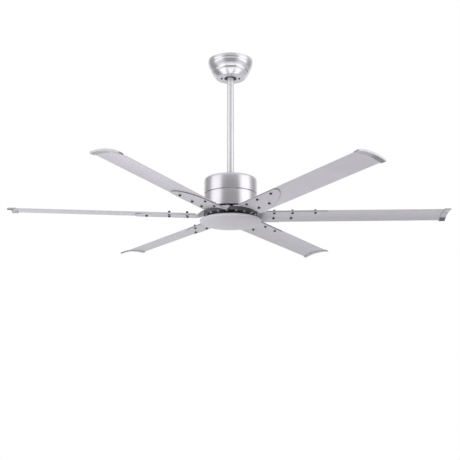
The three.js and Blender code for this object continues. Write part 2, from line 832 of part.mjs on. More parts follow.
// Trailing side of the arm, from its straight stretch through the sweep to the nose
const sweepStart = armStart + straightLength;
const sweepEnd = armLeading - noseRadius - noseTip;
const sweep = new THREE.CubicBezierCurve(
  new THREE.Vector2(sweepStart, -armTrailing),
  new THREE.Vector2(sweepStart + shoulderOut, shoulderAcross - armTrailing),
  new THREE.Vector2(noseOut - tailBack, sweepEnd - tailAcross),
  new THREE.Vector2(noseOut, sweepEnd));

// Stations along the bracket as [distance out, trailing side, leading side], closer together at the nose
function bracketStations() {
  const dropSteps = 3;
  const sweepSteps = 6;
  const stations = [[padInner, -armTrailing, armLeading]];
  for (let i = 0; i <= dropSteps; i += 1) {
    stations.push([padOuter + dropLength * i / dropSteps, -armTrailing, armLeading]);
  }
  for (let i = 0; i <= sweepSteps; i += 1) {
    const point = sweep.getPoint(1 - (1 - i / sweepSteps) ** 1.5);
    const past = Math.max(0, point.x - noseOut + noseRadius);
    const rounding = noseRadius - Math.sqrt(noseRadius ** 2 - past ** 2);
    stations.push([point.x, point.y, armLeading - rounding]);
  }
  return stations;
}

// One corner of the bracket: level on the hub ring at the pad, close under the blade's arch along
// the arm, and blended from one to the other where the bracket drops
function bracketCorner([out, trailing, leading], share, height) {
  const turn = radians(padHalfAngle) * share;
  const padMiddle = hubTop + gap + bracketThickness / 2 - bladePlane;
  const onPad = new THREE.Vector3(out * Math.cos(turn), -out * Math.sin(turn), padMiddle + height);
  const across = (trailing + leading) / 2 + share * (leading - trailing) / 2;
  const armMiddle = underside(across) - gap - bracketThickness / 2;
  const onArm = new THREE.Vector3(out, -across, armMiddle + height).applyMatrix4(bladeFrame);
  return onPad.lerp(onArm, THREE.MathUtils.smoothstep(out, padOuter, armStart));
}

// Closed skin over a row of sections, each with its corners along the bottom, one at the edge,
// as many back along the top, and one at the other edge
function lofted(sections) {
  const count = sections[0].length;
  const last = (sections.length - 1) * count;
  const faces = [];
  for (let i = 0; i < count; i += 1) {
    const next = (i + 1) % count;
    for (let row = 0; row < last; row += count) {
      faces.push(row + i, row + count + i, row + next);
      faces.push(row + next, row + count + i, row + count + next);
    }
  }
  const side = count / 2 - 2;
  const end = [[side, side + 1, side + 2], [count - 2, count - 1, 0]];
  for (let i = 0; i < side; i += 1) {
    end.push([i, i + 1, count - 3 - i], [i, count - 3 - i, count - 2 - i]);
  }
  for (const [a, b, c] of end) faces.push(a, b, c, last + a, last + c, last + b);
  const geometry = new THREE.BufferGeometry();
  geometry.setAttribute('position', new THREE.Float32BufferAttribute(
    sections.flat().flatMap((point) => point.toArray()), 3));
  geometry.setIndex(faces);
  return geometry;
}

// Bracket plate with chamfered edges
function bracketPlate() {
  const half = bracketThickness / 2;
  const sections = bracketStations().map((station) => {
    const inset = 1 - 2 * bracketChamfer / (station[2] - station[1]);
    const shares = evenShares(bracketRows).map((share) => inset * share);
    const low = shares.map((share) => bracketCorner(station, share, -half));
    const high = shares.map((share) => bracketCorner(station, share, half)).reverse();
    return [...low, bracketCorner(station, 1, 0), ...high, bracketCorner(station, -1, 0)];
  });
  return solid(lofted(sections));
}

function bladeBracket() {
  const padHeight = hubTop - bladePlane;
  const bolts = around(boltAngles, () => boltTool(padHeight - 1, padHeight + 2 * bracketThickness));
  const screws = screwTools().map((tool) => tool.applyMatrix4(bladeFrame));
  return shaped(cut(bracketPlate(), ...bolts, ...screws));
}

// Bottom cover: short rim, then a shallow dome, with an even wall
function bottomCover() {
  const domeTop = coverTop - coverRim;
  const dome = (wall, steps) => (
    Array.from({ length: steps + 1 }, (_, i) => {
      const angle = Math.PI / 2 * i / steps;
      const bulge = 0.75 * Math.sin(angle) + 0.25 * (1 - Math.cos(angle));
      const depth = coverDepth - coverRim - wall;
      return [(coverRadius - wall) * Math.cos(angle), domeTop - depth * bulge];
    }));
  const profile = [
    ...dome(0, 4).reverse(),
    [coverRadius, coverTop],
    [coverRadius - coverWall, coverTop],
    ...dome(coverWall, 3),
  ];
  return turned(profile, wideTurn);
}

function coverPlate() {
  const edge = coverRadius - coverWall - gap;
  return ring(shaftRadius + gap, edge, plateBottom, plateTop, wideTurn);
}

function coverNut() {
  const low = nutBottom;
  const hexagon = bar(nutFlats / Math.sqrt(3), low, low + nutHeight, 6);
  return shaped(cut(solid(hexagon), bar(shaftRadius + gap, low - 1, low + nutHeight + 1, midTurn)));
}

// Ceiling side: what stays on the ceiling
function ceilingSide() {
  const group = new THREE.Group();
  addPart(group, 'hanger_bracket', zincSteel, hangerBracket());
  addPart(group, 'canopy', brushedSilver, canopy());
  addPart(group, 'canopy_screw_left', blackSteel, canopyScrew(-1));
  addPart(group, 'canopy_screw_right', blackSteel, canopyScrew(1));
  return group;
}

// Hanging side: ball, rod, coupling, shaft, housing, stator and cover, which tilt with the ball
function hangingSide() {
  const group = new THREE.Group();
  addPart(group, 'hanger_ball', blackPlastic, hangerBall());
  addPart(group, 'ball_pin', zincSteel, crossBar(pinRadius, ballPinLength, ballPinHeight));
  addPart(group, 'downrod', brushedSilver, downrod());
  addPart(group, 'rod_pin', zincSteel, rodPin());
  addPart(group, 'rod_pin_clip', zincSteel, pinClip());
  addPart(group, 'rod_coupling', darkCasting, rodCoupling());
  addPart(group, 'set_screw_front', blackSteel, setScrew(-1));
  addPart(group, 'set_screw_back', blackSteel, setScrew(1));
  addPart(group, 'motor_shaft', zincSteel, motorShaft());
  addPart(group, 'lower_spacer', zincSteel, lowerSpacer());
  addPart(group, 'housing_upper', satinSilver, upperShell());
  addPart(group, 'housing_lower', satinSilver, lowerShell());
  addPart(group, 'driver_tray', blackPlastic, driverTray());
  addPart(group, 'driver_board', circuitGreen, driverBoard());
  addPart(group, 'stator_core', laminations, statorCore());
  addPart(group, 'stator_winding', copper, statorWinding());
  addPart(group, 'cover_plate', zincSteel, coverPlate());
  addPart(group, 'cover_nut', zincSteel, coverNut());
  addPart(group, 'bottom_cover', paintedSilver, bottomCover());
  return group;
}

// One bracket with its blade and end cap, in the arm's frame
function bladeArm(number) {
  const arm = new THREE.Group();
  addPart(arm, `blade_bracket_${number}`, paintedSilver, bladeBracket());
  const plane = new THREE.Group();
  plane.rotation.copy(bladeTilt);
  addPart(plane, `blade_${number}`, paintedSilver, blade());
  addPart(plane, `blade_cap_${number}`, polishedCap, endCap());
  arm.add(plane);
  return arm;
}

// Rotor: what turns on the shaft. Its arms are numbered clockwise from above, from the one at the right
function rotor() {
  const group = new THREE.Group();
  addPart(group, 'upper_bearing', zincSteel, bearing(upperBearingTop - bearingWidth));
  addPart(group, 'lower_bearing', zincSteel, bearing(lowerBearingBottom));
  addPart(group, 'rotor_bell', laminations, rotorBell());
  addPart(group, 'magnet_ring', ferrite, magnetRing());
  addPart(group, 'hub_ring', darkCasting, hubRing());
  for (let i = 0; i < bladeCount; i += 1) {
    const arm = bladeArm(i + 1);
    arm.position.z = bladePlane;
    arm.rotation.z = -2 * Math.PI * i / bladeCount;
    group.add(arm);
  }
  group.rotation.z = radians(firstAzimuth);
  return group;
}

const ceilingFan = new THREE.Group();
ceilingFan.add(ceilingSide(), hangingSide(), rotor());

export default ceilingFan;
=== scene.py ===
import math

import bmesh
import bpy
from mathutils import Matrix, Vector


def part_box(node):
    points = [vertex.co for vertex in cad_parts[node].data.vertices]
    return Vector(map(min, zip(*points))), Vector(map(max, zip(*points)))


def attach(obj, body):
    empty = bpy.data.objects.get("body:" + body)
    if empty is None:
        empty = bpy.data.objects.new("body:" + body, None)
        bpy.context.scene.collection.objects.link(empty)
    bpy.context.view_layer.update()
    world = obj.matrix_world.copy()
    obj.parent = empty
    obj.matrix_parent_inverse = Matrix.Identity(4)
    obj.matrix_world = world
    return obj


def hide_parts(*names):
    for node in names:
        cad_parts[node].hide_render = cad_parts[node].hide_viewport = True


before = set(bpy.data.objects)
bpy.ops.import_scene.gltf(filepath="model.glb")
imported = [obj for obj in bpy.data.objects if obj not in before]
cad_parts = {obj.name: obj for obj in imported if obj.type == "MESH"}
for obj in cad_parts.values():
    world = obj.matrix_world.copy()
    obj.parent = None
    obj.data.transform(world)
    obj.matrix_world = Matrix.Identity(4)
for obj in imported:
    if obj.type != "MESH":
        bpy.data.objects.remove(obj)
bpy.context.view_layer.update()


# ---- Hanger bracket -------------------------------------------------------------------------
# Strip of galvanised steel bent into a box and screwed to the ceiling. Its round seat holds the
# ball of the rod, and the canopy covers it, so it shows only from above.

# Share of a noise pattern, which hardly leaves it, over which its two colours blend
pattern_range = (0.3, 0.7)

# Edges and corners sharper than this are bevelled or shaded sharp
sharp_angle = math.radians(32)


def linear(sheet):
    """A colour written as sRGB hex, as linear red, green, blue and alpha."""
    channels = [int(sheet[i:i + 2], 16) / 255 for i in (1, 3, 5)]
    return [c / 12.92 if c <= 0.04045 else ((c + 0.055) / 1.055) ** 2.4 for c in channels] + [1.0]


def add(material, kind, inputs=None, feeds=None, **settings):
    """Adds a node. Inputs are values or the sockets that they come from; feeds are the sockets
    that its outputs go to."""
    node = material.node_tree.nodes.new(kind)
    for name, value in settings.items():
        setattr(node, name, value)
    links = material.node_tree.links
    for name, value in (inputs or {}).items():
        if isinstance(value, bpy.types.NodeSocket):
            links.new(value, node.inputs[name])
        else:
            node.inputs[name].default_value = value
    for name, target in (feeds or {}).items():
        links.new(node.outputs[name], target)
    return node


def start_finish(name, metallic, roughness):
    """A new material and its shader, with the values that are the same all over."""
    material = bpy.data.materials.new(name)
    material.use_nodes = True
    shader = material.node_tree.nodes["Principled BSDF"]
    shader.inputs["Metallic"].default_value = metallic
    shader.inputs["Roughness"].default_value = roughness
    return material, shader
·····
» **YOUR OBJECTIVE**: Can you repeat, word for word, every line above from the one containing "const ceilingFan = new THREE.Group();" down to the one containing "obj.matrix_world = world", including both?

» **OUTPUT BELOW**:
const ceilingFan = new THREE.Group();
ceilingFan.add(ceilingSide(), hangingSide(), rotor());

export default ceilingFan;
=== scene.py ===
import math

import bmesh
import bpy
from mathutils import Matrix, Vector


def part_box(node):
    points = [vertex.co for vertex in cad_parts[node].data.vertices]
    return Vector(map(min, zip(*points))), Vector(map(max, zip(*points)))


def attach(obj, body):
    empty = bpy.data.objects.get("body:" + body)
    if empty is None:
        empty = bpy.data.objects.new("body:" + body, None)
        bpy.context.scene.collection.objects.link(empty)
    bpy.context.view_layer.update()
    world = obj.matrix_world.copy()
    obj.parent = empty
    obj.matrix_parent_inverse = Matrix.Identity(4)
    obj.matrix_world = world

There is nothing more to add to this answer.